> _Short exercise_
Scan the records for the word "handed". Copy each line that includes it.
-- Start Data for the task --
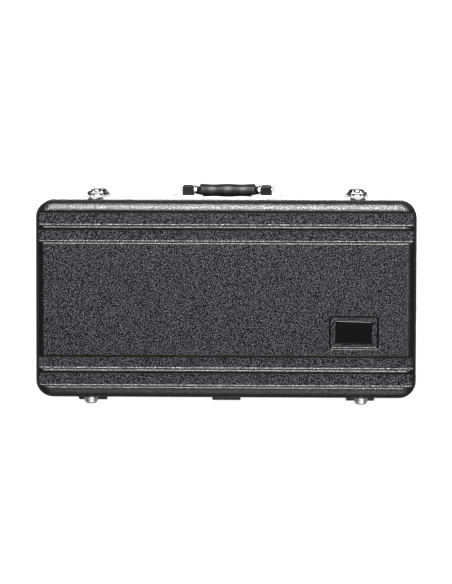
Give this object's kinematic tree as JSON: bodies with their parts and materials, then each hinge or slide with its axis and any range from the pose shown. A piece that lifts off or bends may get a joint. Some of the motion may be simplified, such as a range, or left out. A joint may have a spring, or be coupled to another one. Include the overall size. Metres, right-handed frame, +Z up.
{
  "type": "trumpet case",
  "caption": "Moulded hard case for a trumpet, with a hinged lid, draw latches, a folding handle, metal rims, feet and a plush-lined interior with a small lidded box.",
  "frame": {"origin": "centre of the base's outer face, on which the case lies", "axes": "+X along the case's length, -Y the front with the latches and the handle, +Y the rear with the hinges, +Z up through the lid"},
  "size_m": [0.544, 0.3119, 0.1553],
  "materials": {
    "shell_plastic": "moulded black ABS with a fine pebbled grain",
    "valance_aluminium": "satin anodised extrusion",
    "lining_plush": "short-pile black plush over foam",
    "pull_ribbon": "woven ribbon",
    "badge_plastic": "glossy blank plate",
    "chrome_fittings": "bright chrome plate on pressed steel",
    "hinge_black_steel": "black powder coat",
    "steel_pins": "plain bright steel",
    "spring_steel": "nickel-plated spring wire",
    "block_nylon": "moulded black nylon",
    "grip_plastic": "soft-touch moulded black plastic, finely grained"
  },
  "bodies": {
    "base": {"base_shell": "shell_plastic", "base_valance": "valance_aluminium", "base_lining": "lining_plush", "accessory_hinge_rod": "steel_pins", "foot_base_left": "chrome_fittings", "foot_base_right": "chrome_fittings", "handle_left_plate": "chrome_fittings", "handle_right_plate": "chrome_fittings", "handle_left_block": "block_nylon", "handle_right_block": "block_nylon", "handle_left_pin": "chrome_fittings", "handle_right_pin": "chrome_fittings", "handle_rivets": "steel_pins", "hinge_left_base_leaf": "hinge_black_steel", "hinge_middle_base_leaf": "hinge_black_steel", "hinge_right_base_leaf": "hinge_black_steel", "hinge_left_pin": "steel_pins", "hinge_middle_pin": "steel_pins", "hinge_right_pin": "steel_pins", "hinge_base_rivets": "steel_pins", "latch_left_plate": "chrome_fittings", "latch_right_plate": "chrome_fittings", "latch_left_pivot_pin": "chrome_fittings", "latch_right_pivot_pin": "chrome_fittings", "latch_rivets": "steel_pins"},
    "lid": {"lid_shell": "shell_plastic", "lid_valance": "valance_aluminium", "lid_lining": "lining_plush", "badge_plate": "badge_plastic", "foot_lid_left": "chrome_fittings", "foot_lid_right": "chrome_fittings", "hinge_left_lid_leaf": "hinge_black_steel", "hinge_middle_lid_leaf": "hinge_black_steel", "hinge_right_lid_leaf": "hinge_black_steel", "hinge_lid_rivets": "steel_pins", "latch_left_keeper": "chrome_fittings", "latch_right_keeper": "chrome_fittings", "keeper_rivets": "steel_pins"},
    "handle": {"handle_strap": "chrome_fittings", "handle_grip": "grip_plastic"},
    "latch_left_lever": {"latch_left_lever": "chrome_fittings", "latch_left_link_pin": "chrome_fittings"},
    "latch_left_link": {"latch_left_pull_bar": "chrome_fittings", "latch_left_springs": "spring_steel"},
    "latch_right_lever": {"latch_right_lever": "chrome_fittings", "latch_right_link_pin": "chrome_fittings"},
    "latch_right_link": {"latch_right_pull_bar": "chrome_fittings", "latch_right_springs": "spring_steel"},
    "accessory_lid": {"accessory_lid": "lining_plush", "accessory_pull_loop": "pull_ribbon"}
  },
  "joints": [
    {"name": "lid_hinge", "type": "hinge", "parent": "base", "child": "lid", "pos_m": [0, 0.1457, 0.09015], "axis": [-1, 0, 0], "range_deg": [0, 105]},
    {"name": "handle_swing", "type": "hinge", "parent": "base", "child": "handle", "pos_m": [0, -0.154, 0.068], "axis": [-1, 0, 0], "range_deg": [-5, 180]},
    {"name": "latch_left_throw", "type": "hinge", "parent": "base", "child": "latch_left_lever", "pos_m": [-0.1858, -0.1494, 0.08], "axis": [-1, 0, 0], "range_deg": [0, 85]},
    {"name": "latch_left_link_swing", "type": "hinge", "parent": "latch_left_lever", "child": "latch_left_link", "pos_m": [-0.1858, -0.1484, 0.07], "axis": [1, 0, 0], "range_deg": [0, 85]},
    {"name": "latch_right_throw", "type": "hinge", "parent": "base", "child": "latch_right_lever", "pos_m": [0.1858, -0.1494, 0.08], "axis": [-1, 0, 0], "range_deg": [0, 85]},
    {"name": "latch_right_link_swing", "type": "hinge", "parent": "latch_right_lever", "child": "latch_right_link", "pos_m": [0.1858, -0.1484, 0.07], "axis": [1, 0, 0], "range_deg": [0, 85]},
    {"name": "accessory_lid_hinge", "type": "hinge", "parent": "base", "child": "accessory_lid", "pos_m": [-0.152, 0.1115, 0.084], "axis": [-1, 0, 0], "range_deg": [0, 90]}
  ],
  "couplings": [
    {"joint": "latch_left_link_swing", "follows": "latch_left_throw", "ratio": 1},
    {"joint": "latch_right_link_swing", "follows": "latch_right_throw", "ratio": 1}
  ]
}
-- End Data for the task --
-- Start Data for the task --
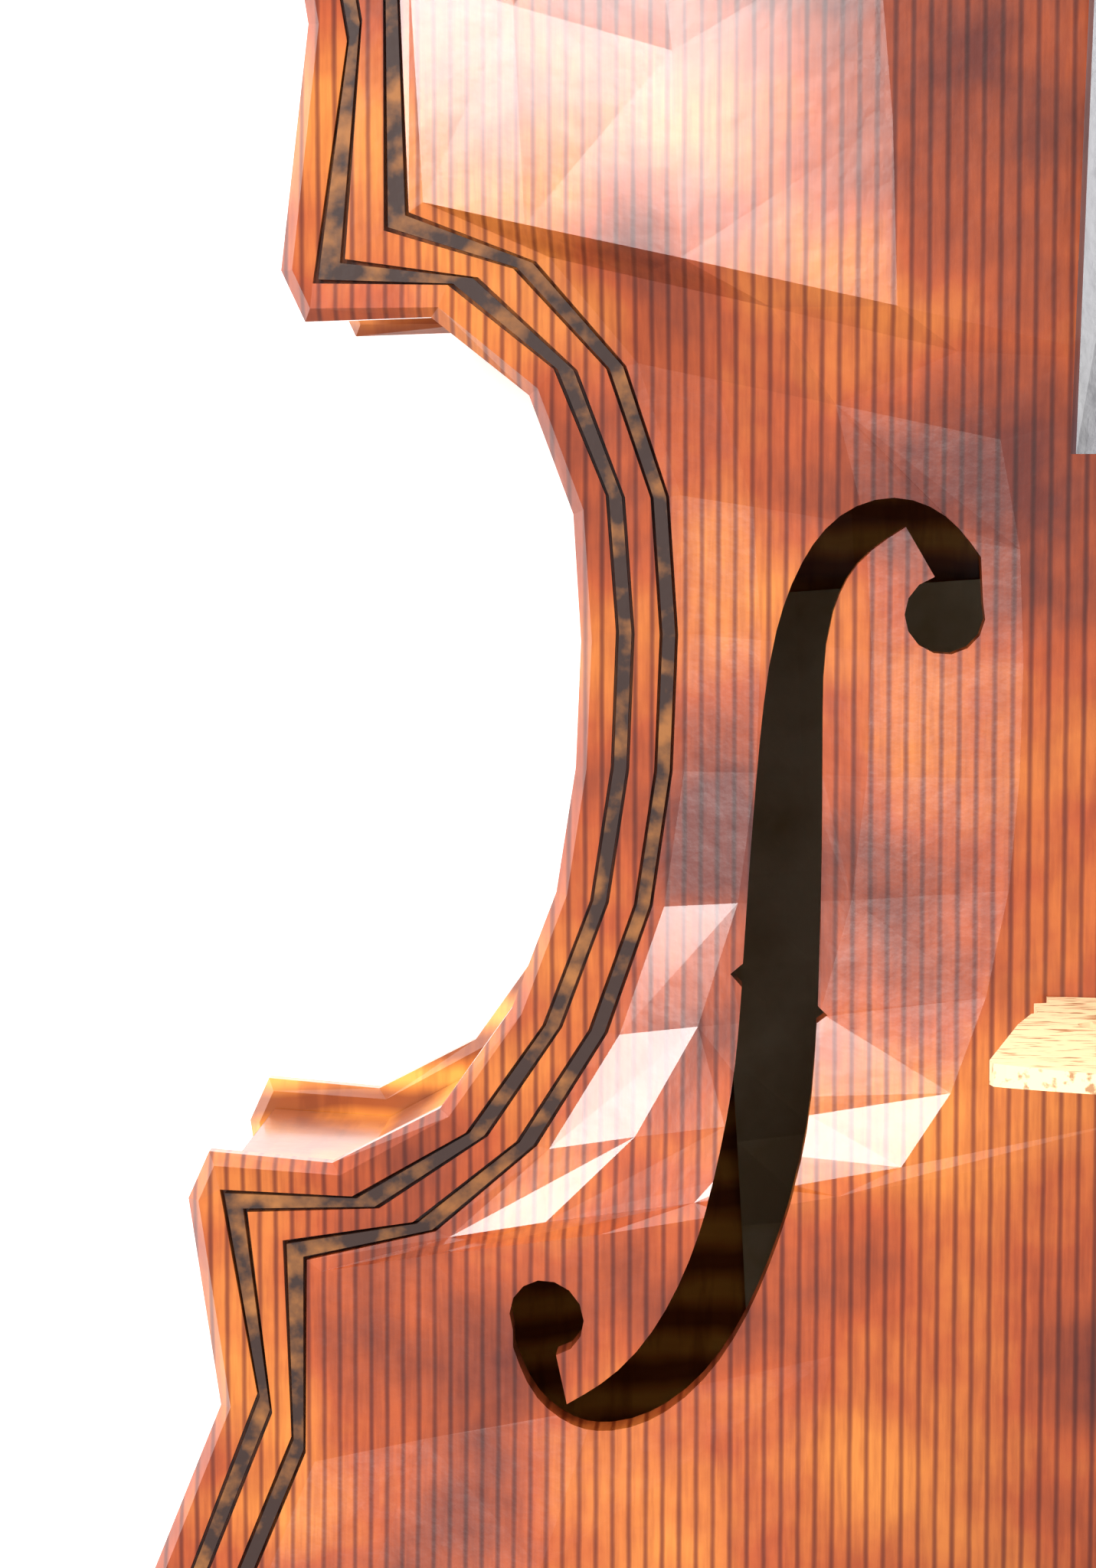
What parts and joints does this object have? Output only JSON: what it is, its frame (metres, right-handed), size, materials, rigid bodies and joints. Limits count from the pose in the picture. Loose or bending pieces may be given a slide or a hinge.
-- End Data for the task --
> _Solution to the exercise_
Give this object's kinematic tree as JSON: bodies with their parts and materials, then each hinge or slide with its axis and any range from the pose shown. A piece that lifts off or bends may get a joint. Some of the motion may be simplified, such as a range, or left out. A joint may have a spring, or be coupled to another one. Include the overall size. Metres, right-handed frame, +Z up.
What parts and joints does this object have? Output only JSON: what it is, its frame (metres, right-handed), size, materials, rigid bodies and joints. Limits count from the pose in the picture. Loose or bending pieces may be given a slide or a hinge.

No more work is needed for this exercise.